When interacting with media data via Pixeltable, either through queries or UDFs, the user sees the following Python types:

  • ImageType: PIL.Image.Image
  • VideoType: string (local path)
  • AudioType: string (local path)

Let's create a table and load some data to see what that looks like:

%pip install -qU pixeltable boto3
import tempfile
import random
import shutil
import pixeltable as pxt

# First drop the `external_data` directory if it exists, to ensure
# a clean environment for the demo
pxt.drop_dir('external_data', force=True)
pxt.create_dir('external_data')
Connected to Pixeltable database at: postgresql+psycopg://postgres:@/pixeltable?host=/Users/asiegel/.pixeltable/pgdata
Created directory `external_data`.

<pixeltable.catalog.dir.Dir at 0x176646bb0>
v = pxt.create_table('external_data.videos', {'video': pxt.Video})

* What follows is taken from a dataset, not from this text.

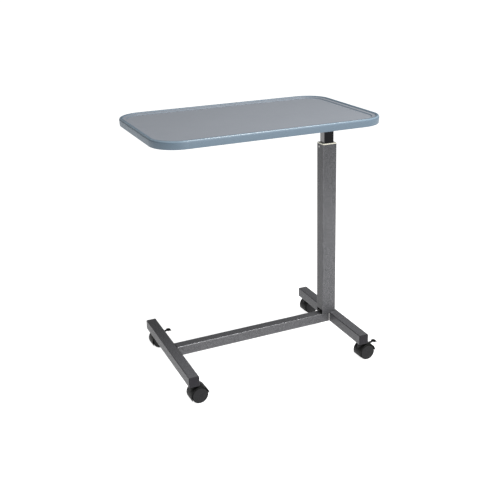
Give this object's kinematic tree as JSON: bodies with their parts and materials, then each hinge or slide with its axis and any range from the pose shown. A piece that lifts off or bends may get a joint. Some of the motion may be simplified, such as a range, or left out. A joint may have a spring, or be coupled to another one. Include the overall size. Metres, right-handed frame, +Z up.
{
  "type": "overbed table",
  "caption": "Overbed table with a lipped rectangular tray on a sliding mast, a rectangular column at one side, and an H-shaped base on braked twin-wheel casters.",
  "frame": {"origin": "on the floor, under the centre of the tray", "axes": "+X towards the column, +Y across the tray's short side, away from the user, +Z up"},
  "size_m": [0.762, 0.484, 0.857],
  "materials": {
    "tray_plastic": "moulded, satin, faint texture",
    "silver_vein_paint": "dark silver-vein powder coat",
    "black_enamel": "gloss enamel",
    "black_paint": "satin",
    "ivory_nylon": "satin",
    "black_plastic": "fine texture",
    "wheel_nylon": "matte",
    "chromed_rod": "polished",
    "zinc_steel": "zinc plated"
  },
  "bodies": {
    "base": {"column_tube": "silver_vein_paint", "crossbar_tube": "silver_vein_paint", "left_foot_tube": "silver_vein_paint", "right_foot_tube": "silver_vein_paint", "weld_beads": "silver_vein_paint", "column_bush": "ivory_nylon", "bush_screw": "zinc_steel", "column_foot_plate": "black_paint", "column_bolts": "zinc_steel", "gas_cylinder": "black_paint", "gas_gland": "zinc_steel", "front_left_end_cap": "black_plastic", "front_left_socket": "zinc_steel", "front_left_stem": "zinc_steel", "front_right_end_cap": "black_plastic", "front_right_socket": "zinc_steel", "front_right_stem": "zinc_steel", "rear_left_end_cap": "black_plastic", "rear_left_socket": "zinc_steel", "rear_left_stem": "zinc_steel", "rear_right_end_cap": "black_plastic", "rear_right_socket": "zinc_steel", "rear_right_stem": "zinc_steel"},
    "mast": {"mast_tube": "black_enamel", "mast_head_plate": "black_paint", "mast_glide": "ivory_nylon", "head_plate_bolts": "zinc_steel", "front_support_rail": "black_paint", "rear_support_rail": "black_paint", "rail_tie_bar": "black_paint", "tray_top": "tray_plastic", "tray_screws": "zinc_steel", "gas_rod": "chromed_rod", "rod_nut": "zinc_steel", "lever_bracket": "black_paint", "lever_pin": "zinc_steel"},
    "lever": {"release_lever": "black_paint", "lever_grip": "black_plastic"},
    "release_pin": {"release_pin": "zinc_steel"},
    "front_left_caster": {"front_left_hood": "black_plastic", "front_left_axle": "zinc_steel"},
    "front_left_wheel_a": {"front_left_wheel_a": "wheel_nylon"},
    "front_left_wheel_b": {"front_left_wheel_b": "wheel_nylon"},
    "front_right_caster": {"front_right_hood": "black_plastic", "front_right_axle": "zinc_steel", "front_right_pedal_pin": "zinc_steel"},
    "front_right_wheel_a": {"front_right_wheel_a": "wheel_nylon"},
    "front_right_wheel_b": {"front_right_wheel_b": "wheel_nylon"},
    "front_right_brake": {"front_right_brake_pedal": "black_plastic"},
    "rear_left_caster": {"rear_left_hood": "black_plastic", "rear_left_axle": "zinc_steel", "rear_left_pedal_pin": "zinc_steel"},
    "rear_left_wheel_a": {"rear_left_wheel_a": "wheel_nylon"},
    "rear_left_wheel_b": {"rear_left_wheel_b": "wheel_nylon"},
    "rear_left_brake": {"rear_left_brake_pedal": "black_plastic"},
    "rear_right_caster": {"rear_right_hood": "black_plastic", "rear_right_axle": "zinc_steel"},
    "rear_right_wheel_a": {"rear_right_wheel_a": "wheel_nylon"},
    "rear_right_wheel_b": {"rear_right_wheel_b": "wheel_nylon"}
  },
  "joints": [
    {"name": "mast_slide", "type": "slide", "parent": "base", "child": "mast", "axis": [0, 0, 1], "range_m": [-0.08, 0.3]},
    {"name": "lever_hinge", "type": "hinge", "parent": "mast", "child": "lever", "pos_m": [0.306, 0, 0.8365], "axis": [0, -1, 0], "range_deg": [0, 10], "stiffness_Nm_per_rad": 0.6, "springref_deg": -11.46},
    {"name": "release_pin_slide", "type": "slide", "parent": "mast", "child": "release_pin", "axis": [0, 0, -1], "range_m": [0, 0.00305]},
    {"name": "front_left_swivel", "type": "hinge", "parent": "base", "child": "front_left_caster", "pos_m": [-0.3105, -0.208, 0.05], "axis": [0, 0, 1], "continuous": true},
    {"name": "front_left_spin_a", "type": "hinge", "parent": "front_left_caster", "child": "front_left_wheel_a", "pos_m": [-0.29251, -0.20737, 0.028], "axis": [-0.0349, 0.9994, 0], "continuous": true},
    {"name": "front_left_spin_b", "type": "hinge", "parent": "front_left_caster", "child": "front_left_wheel_b", "pos_m": [-0.29251, -0.20737, 0.028], "axis": [-0.0349, 0.9994, 0], "continuous": true},
    {"name": "front_right_swivel", "type": "hinge", "parent": "base", "child": "front_right_caster", "pos_m": [0.3105, -0.208, 0.05], "axis": [0, 0, 1], "continuous": true},
    {"name": "front_right_spin_a", "type": "hinge", "parent": "front_right_caster", "child": "front_right_wheel_a", "pos_m": [0.32849, -0.20737, 0.028], "axis": [-0.0349, 0.9994, 0], "continuous": true},
    {"name": "front_right_spin_b", "type": "hinge", "parent": "front_right_caster", "child": "front_right_wheel_b", "pos_m": [0.32849, -0.20737, 0.028], "axis": [-0.0349, 0.9994, 0], "continuous": true},
    {"name": "front_right_brake_pedal", "type": "hinge", "parent": "front_right_caster", "child": "front_right_brake", "pos_m": [0.34148, -0.20692, 0.05], "axis": [0.0349, -0.9994, 0], "range_deg": [0, 12]},
    {"name": "rear_left_swivel", "type": "hinge", "parent": "base", "child": "rear_left_caster", "pos_m": [-0.3105, 0.208, 0.05], "axis": [0, 0, 1], "continuous": true},
    {"name": "rear_left_spin_a", "type": "hinge", "parent": "rear_left_caster", "child": "rear_left_wheel_a", "pos_m": [-0.29251, 0.20863, 0.028], "axis": [-0.0349, 0.9994, 0], "continuous": true},
    {"name": "rear_left_spin_b", "type": "hinge", "parent": "rear_left_caster", "child": "rear_left_wheel_b", "pos_m": [-0.29251, 0.20863, 0.028], "axis": [-0.0349, 0.9994, 0], "continuous": true},
    {"name": "rear_left_brake_pedal", "type": "hinge", "parent": "rear_left_caster", "child": "rear_left_brake", "pos_m": [-0.27952, 0.20908, 0.05], "axis": [0.0349, -0.9994, 0], "range_deg": [0, 12]},
    {"name": "rear_right_swivel", "type": "hinge", "parent": "base", "child": "rear_right_caster", "pos_m": [0.3105, 0.208, 0.05], "axis": [0, 0, 1], "continuous": true},
    {"name": "rear_right_spin_a", "type": "hinge", "parent": "rear_right_caster", "child": "rear_right_wheel_a", "pos_m": [0.32849, 0.20863, 0.028], "axis": [-0.0349, 0.9994, 0], "continuous": true},
    {"name": "rear_right_spin_b", "type": "hinge", "parent": "rear_right_caster", "child": "rear_right_wheel_b", "pos_m": [0.32849, 0.20863, 0.028], "axis": [-0.0349, 0.9994, 0], "continuous": true}
  ],
  "couplings": [
    {"joint": "release_pin_slide", "follows": "lever_hinge", "m_per_rad": 0.0175}
  ]
}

prefix = 's3://multimedia-commons/'
paths = [
    'data/videos/mp4/ffe/ffb/ffeffbef41bbc269810b2a1a888de.mp4',
    'data/videos/mp4/ffe/feb/ffefebb41485539f964760e6115fbc44.mp4',
    'data/videos/mp4/ffe/f73/ffef7384d698b5f70d411c696247169.mp4'
]
v.insert({'video': prefix + p} for p in paths)
Created table `videos`.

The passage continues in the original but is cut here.